COMPLIT 705 coursework details:

  1. Seminar presentation: 20%
  2. Summary and inquiry of keywords in a theory text (1500 words): 30%
  3. Course project/essay (3000 words): 50%

 

COMPLIT 709 coursework details:

  1. Seminar presentation: 20%
  2. Summary and inquiry of keywords in a theory text (2000 words): 30%
  3. Course project/essay (4000 words): 50%

  

Submitting essays/writing

All seminar assignments submitted for marking should be submitted both electronically via turnitin.com and by the announced deadline in hard copy with a completed, signed bar-coded COMPLIT 705 or 709 coversheet to the Comparative Literature submission box for Postgraduate essays, ARTS ASSIGNMENT CENTRE, SOCIAL SCIENCES BUILDING, Rm 413.

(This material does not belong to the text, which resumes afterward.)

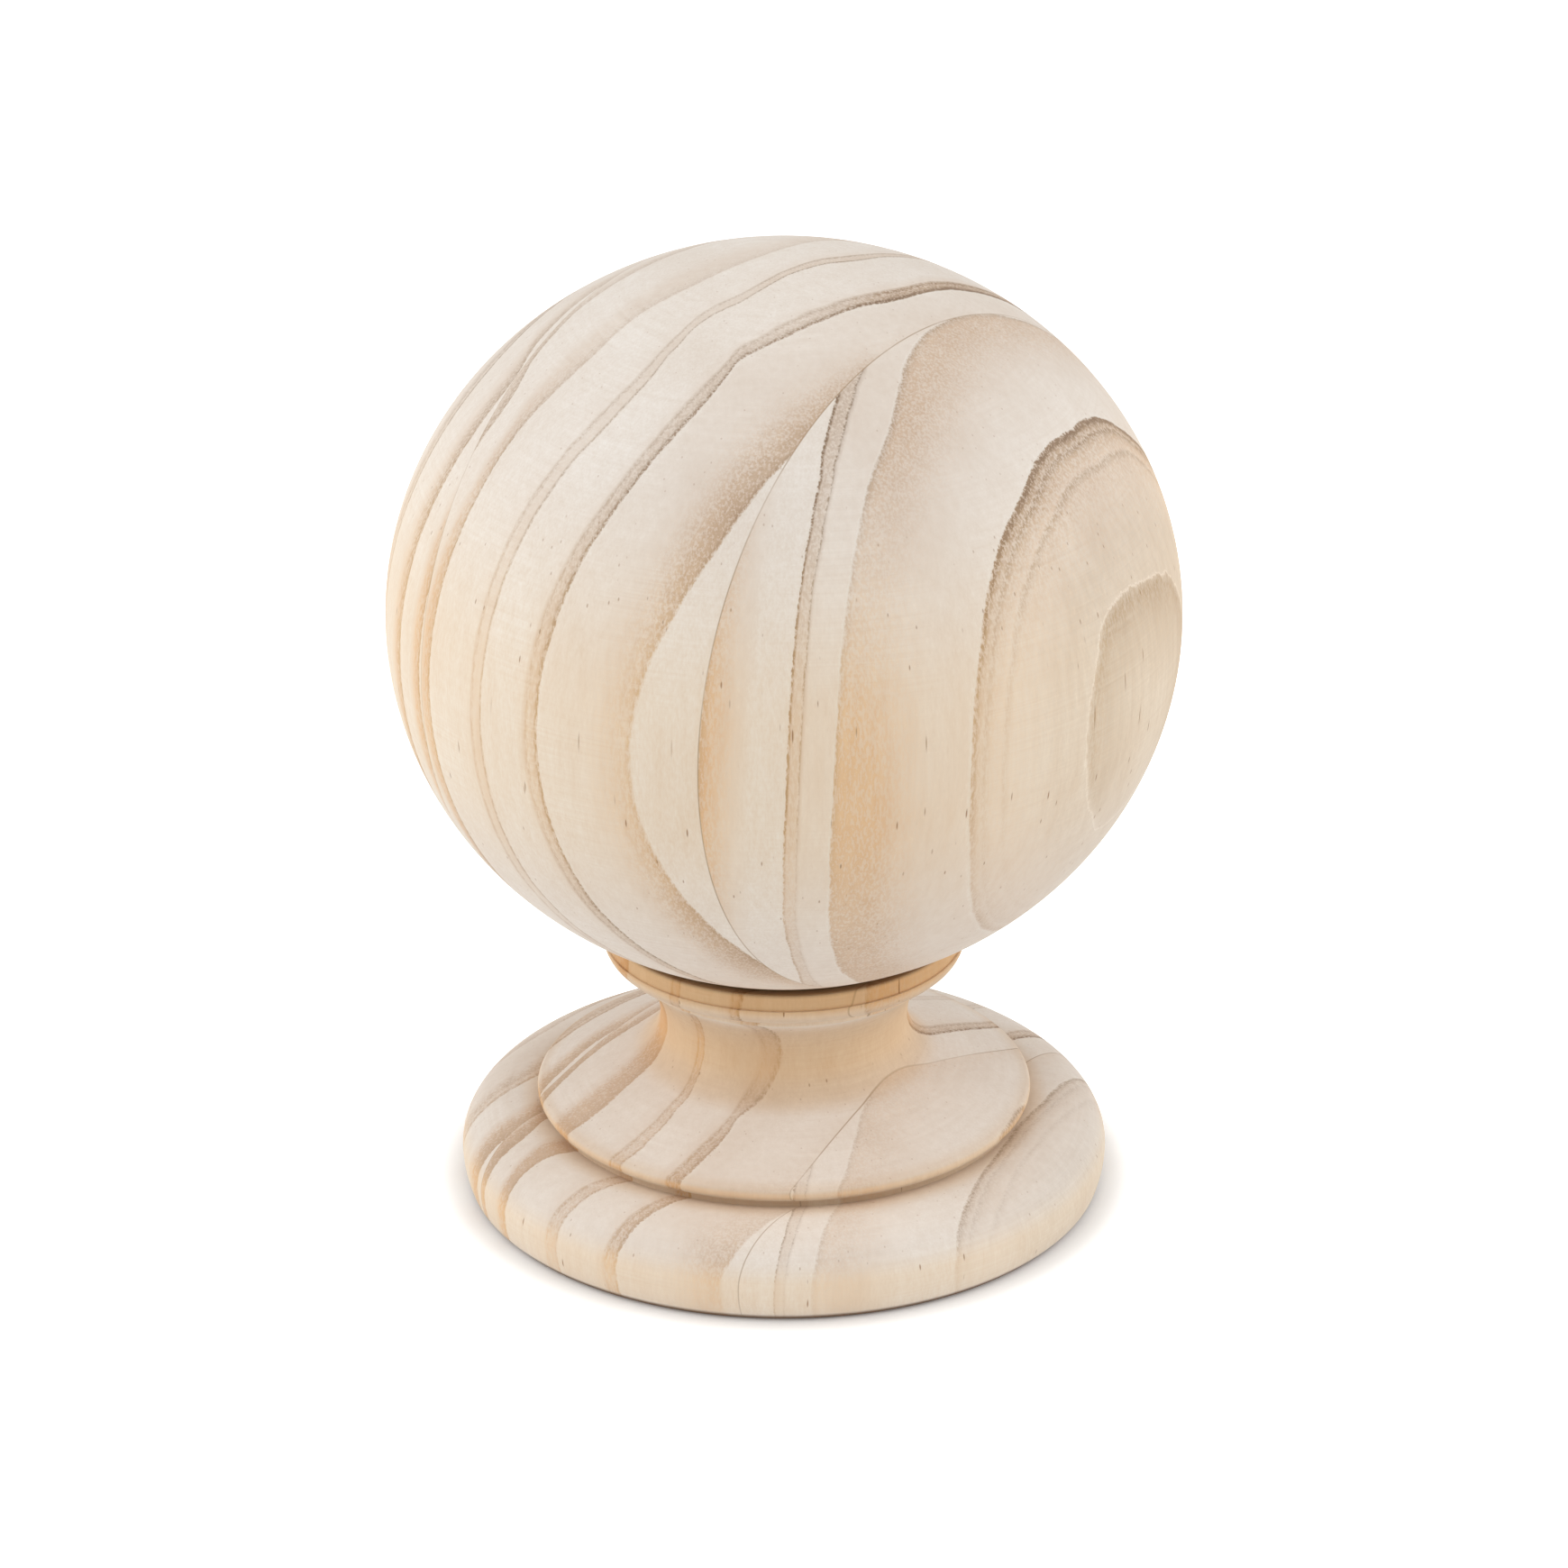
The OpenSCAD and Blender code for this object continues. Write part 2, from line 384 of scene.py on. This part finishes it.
# The same for the right board, outwards from the pith on the right, with edge as x over y. Its
# rings lean: each shifts along y and along x by so much for every millimetre that a place stands
# above the height at which the edges are drawn.
edges_drawn_at = 119
right_rings = [
    dict(name="heart", edge=[(-60, 44), (-41, 49), (-24, 56), (0, 66), (60, 105)],
         lean=(0.134, 0)),
    dict(name="bullseye", edge=[(-60, 34), (-48, 37.5), (-41, 39.7), (-37.8, 40.8), (-34.8, 41.6),
                                (-30, 44), (-23.6, 47.6), (-14, 51.8), (0, 58), (60, 97)],
         lean=(0.134, 0),
         ripening=[(0, 0, 0), (0.3, 0.05, 0, 0.12), (0.6, 0.1, 0, 0.28), (0.8, 0.15, 0.1, 0.4),
                   (0.94, 0.2, 0.3, 0.4), (0.985, 0.15, 0.15, 0.35), (1, 0, 0)],
         vigour=(-46, -30, 0.7, 1.1),
         level=[(0, 0.5), (12, 0.4), (40, 0.1), (62, 0.4), (78, 1), (136, 1)]),
    dict(name="strong", edge=[(-60, 23), (-53, 24.4), (-50, 24.8), (-45, 25.9), (-40, 27.4),
                              (-35.5, 29), (-30.5, 31), (-25, 32.9), (-17.5, 36.7), (-8, 41.3),
                              (-2, 45.9), (6, 51), (60, 90)],
         lean=(0.134, 0.01),
         ripening=[(0, 0, 0), (0.005, 0.12, 0, 0.25), (0.2, 0.2, 0, 0.25), (0.45, 0.3, 0, 0.1),
                   (0.6, 0.4, 0.05), (0.66, 0.45, 0.25), (0.7, 0.42, 0), (0.8, 0.55, 0.1),
                   (0.86, 0.6, 0.4), (0.89, 0.5, 0.2), (0.93, 0.75, 0.4), (0.965, 0.9, 0.95),
                   (0.98, 0.85, 0.8), (1, 0, 0)],
         vigour=(-50, -28, 0.5, 1.25),
         level=[(0, 0.6), (14, 0.75), (30, 0.6), (44, 0.35), (60, 0.6), (78, 1), (136, 1)]),
    dict(name="wide", edge=[(-60, 7.4), (-53.5, 8.2), (-48, 8.6), (-42.5, 9.7), (-37, 11.1),
                            (-32, 12.8), (-26, 14.1), (-20, 15.3), (-15, 17), (-10.5, 19.5),
                            (-4.5, 23.5), (-0.5, 27), (10, 36), (60, 76)],
         lean=(0, 0.049),
         ripening=[(0, 0, 0), (0.03, 0.15, 0), (0.3, 0.18, 0), (0.5, 0.42, 0), (0.75, 0.85, 0),
                   (0.93, 1, 0), (0.965, 1, 0.2), (0.98, 0.85, 0.4), (1, 0, 0)],
         vigour=(-60, 0, 1, 0.9),
         level=[(0, 0.8), (30, 0.9), (60, 1), (84, 1), (100, 0.65), (112, 0.55), (124, 0.8),
                (136, 0.9)]),
    dict(name="narrow", edge=[(-60, 0.6), (-53.8, 1.6), (-49, 2.1), (-44, 3.2), (-39, 4.3),
                              (-35, 5), (-30.5, 5.9), (-26.5, 6.8), (-15, 11), (0, 20), (60, 68)],
         lean=(0, 0.038),
         ripening=[(0, 0, 0), (0.03, 0.15, 0), (0.62, 0.15, 0), (0.68, 0.25, 0.2),
                   (0.705, 0.4, 0.6), (0.74, 0.4, 0.15), (0.92, 0.45, 0.2), (0.955, 0.7, 0.85),
                   (0.978, 0.7, 0.85), (1, 0, 0)],
         vigour=(-60, -20, 0.9, 1.1)),
    dict(name="edge", edge=[(-60, -12), (-52, -9.6), (-42, -7.5), (-20, 0), (0, 10), (60, 55)],
         lean=(0, 0.042),
         ripening=[(0, 0, 0), (0.4, 0, 0), (0.6, 0.25, 0), (0.9, 0.8, 0), (0.975, 0.9, 0.3),
                   (1, 0, 0)],
         vigour=(-60, -30, 1, 0.8)),
]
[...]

Note: the assignment coversheets are available on the COMPLIT 705/709 CANVAS course website. When submitting an essay, you will need to download the coversheet and include it with your essay. The coversheets for all assignments will be scanned with a barcode reader to create an assignment log. The barcode contains student details such as name, ID, course and possibly assignment topic.

In addition, you should submit your writing electronically to turnitin.com, available through the Canvas course website.

ASSIGNMENT FORMATS

Specific details as to format for individual assignments are included with the assignment information. We will also discuss format as assignments are made.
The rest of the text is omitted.